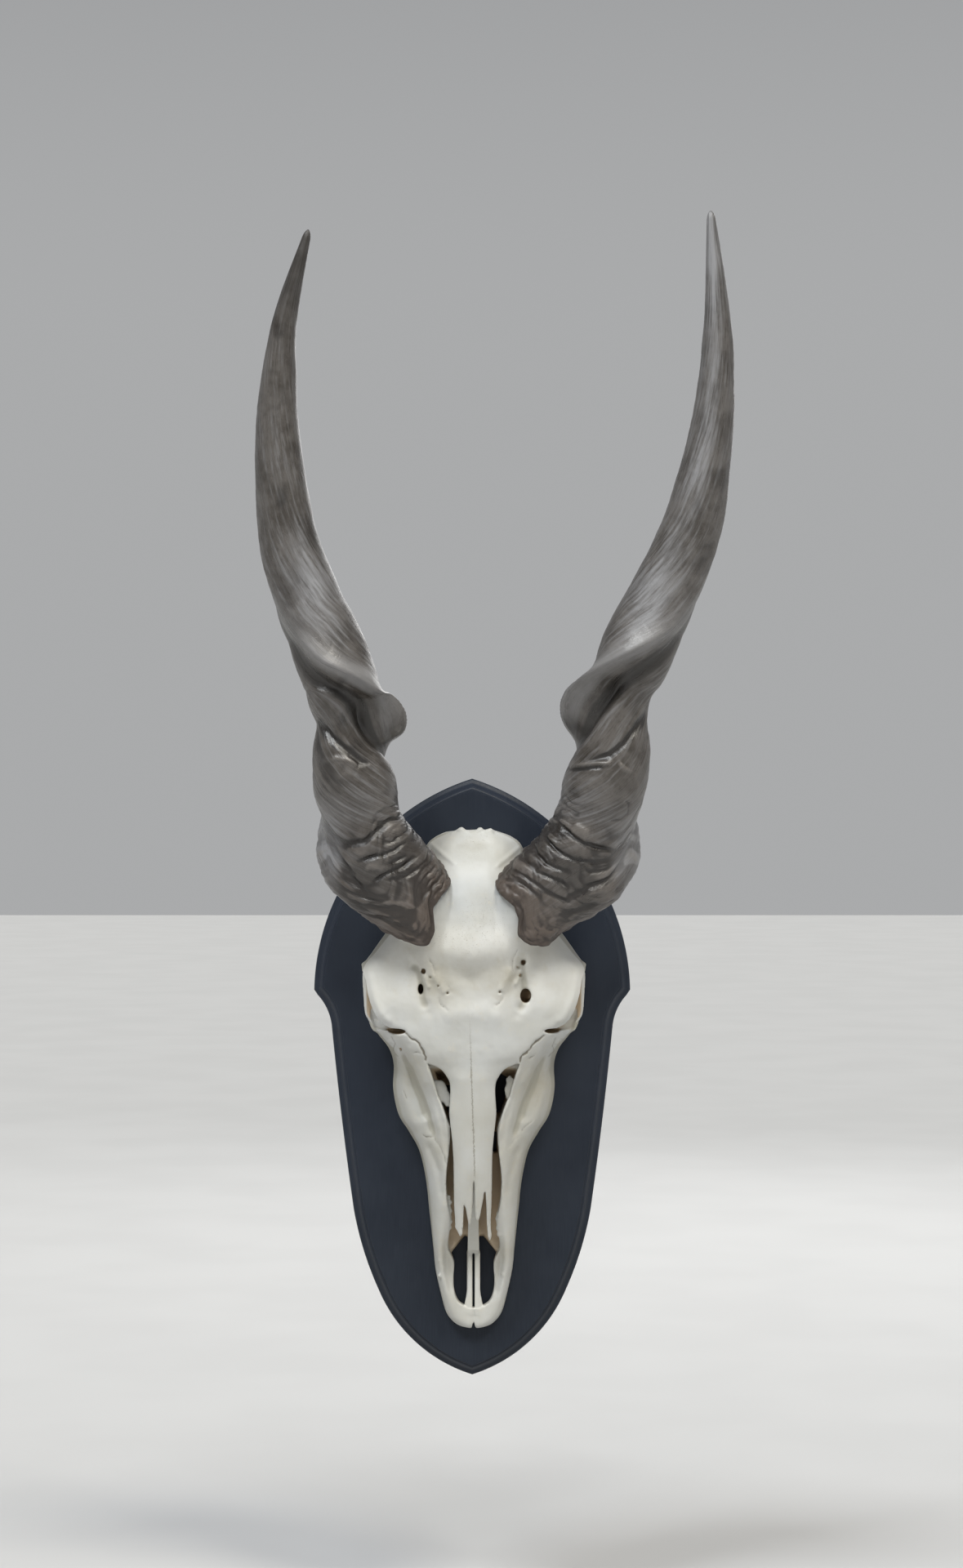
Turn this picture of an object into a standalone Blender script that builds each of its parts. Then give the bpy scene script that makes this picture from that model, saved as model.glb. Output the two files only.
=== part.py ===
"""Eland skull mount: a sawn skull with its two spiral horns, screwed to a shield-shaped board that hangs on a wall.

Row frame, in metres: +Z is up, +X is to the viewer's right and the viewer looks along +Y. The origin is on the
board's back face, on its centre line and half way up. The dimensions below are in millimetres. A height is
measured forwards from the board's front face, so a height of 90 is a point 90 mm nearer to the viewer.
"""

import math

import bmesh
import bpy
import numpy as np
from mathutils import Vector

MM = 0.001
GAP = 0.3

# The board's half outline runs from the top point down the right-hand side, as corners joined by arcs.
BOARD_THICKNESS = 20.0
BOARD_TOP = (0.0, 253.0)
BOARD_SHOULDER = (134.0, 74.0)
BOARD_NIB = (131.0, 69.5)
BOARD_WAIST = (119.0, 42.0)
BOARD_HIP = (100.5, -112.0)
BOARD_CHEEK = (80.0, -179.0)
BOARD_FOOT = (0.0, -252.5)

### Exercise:
Print, unaltered, every line from the beginning of the material down to the line with "import math".

### Result of this task:
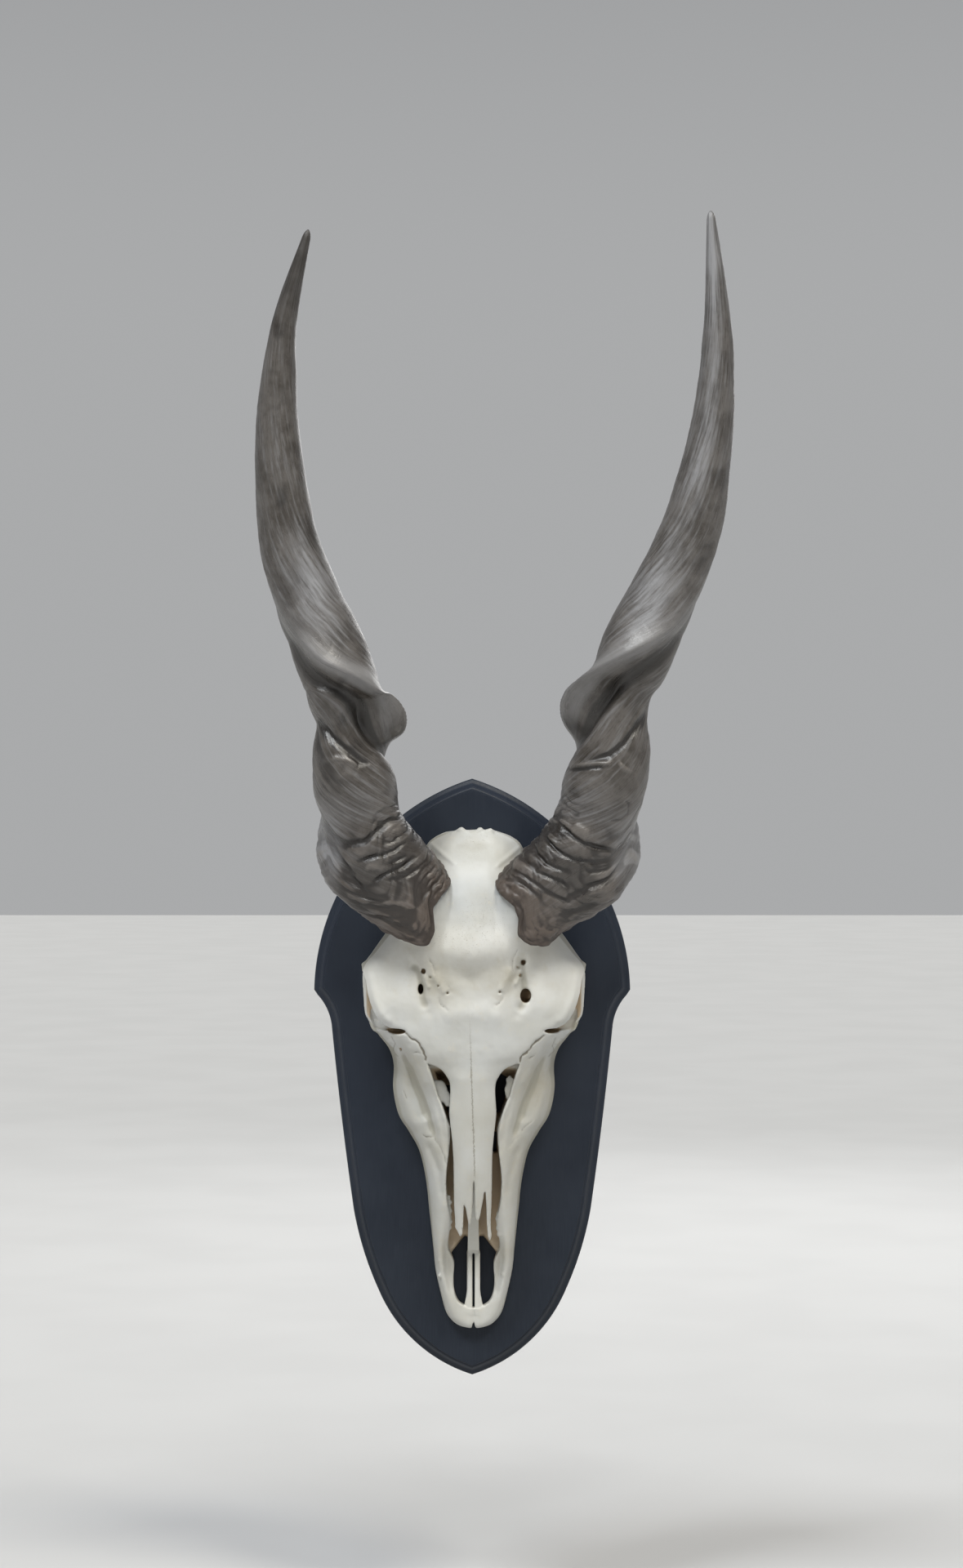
Turn this picture of an object into a standalone Blender script that builds each of its parts. Then give the bpy scene script that makes this picture from that model, saved as model.glb. Output the two files only.
=== part.py ===
"""Eland skull mount: a sawn skull with its two spiral horns, screwed to a shield-shaped board that hangs on a wall.

Row frame, in metres: +Z is up, +X is to the viewer's right and the viewer looks along +Y. The origin is on the
board's back face, on its centre line and half way up. The dimensions below are in millimetres. A height is
measured forwards from the board's front face, so a height of 90 is a point 90 mm nearer to the viewer.
"""

import math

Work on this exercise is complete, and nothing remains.